この旅を終えて、公共政策の在り方、行政の在り方、コミュニティの在り方、人々の生活について…などに関する多くの新しい視点を得ることができました。私たちは今後のエネルギー政策に、福島に生きる人々の経験を反映していかなければならないと思います。そして何より、同じ社会に生きる私たちは大きな不安を抱えながら生きる人々がいることを知り、気持ちを少しでも理解し、軽減できるような流れを社会全体として作っていかなければならない、そうしたことのできる社会にしていかなければいけない、と強く感じました。福島でお話を伺った方の一人に、福島以外に住んでいる私たちに伝えたいことはありますか、と質問をなげかけてみました。「もう福島で起きたことを繰り返さないでほしい。」そうおっしゃいました。私たちは、こうした声をしっかりと聞き、福島での現状をきちんと理解したうえで、一人一人が責任を持って未来に向けた決断をしていかなければならないと強く思いました。
福島に関するニュースは、主要メディアでは時がたつにつれ制度や政策に関する話題が多くを占めるようになり、人々の声が聞こえる機会が少なくなってきました。それは決して、福島に住む人々の苦難が終わったことを意味するわけではなく、今でも多くの方が苦しんでいらっしゃることを私たちは知らなければなりません。
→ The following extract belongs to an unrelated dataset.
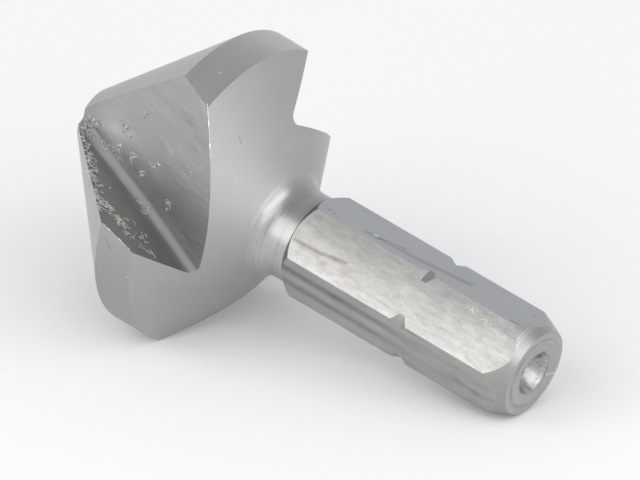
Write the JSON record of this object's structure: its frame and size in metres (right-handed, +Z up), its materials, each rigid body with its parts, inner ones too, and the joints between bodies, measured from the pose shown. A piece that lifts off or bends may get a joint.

福島での教訓を決して無駄にすることなく、よりよい社会を作っていく一員として私たちは責任ある決断を下していかなければならないと考えています。
そして末筆になりましたが、この度の訪問で、初めてお会いした私たちに、現在の生活の現状を伝えてくださり、そしてきっと思い出すことも苦痛であるはずの原発事故について、その後の生活について教えてくださった方々に、この場を借りて感謝の気持ちを記したいと思います。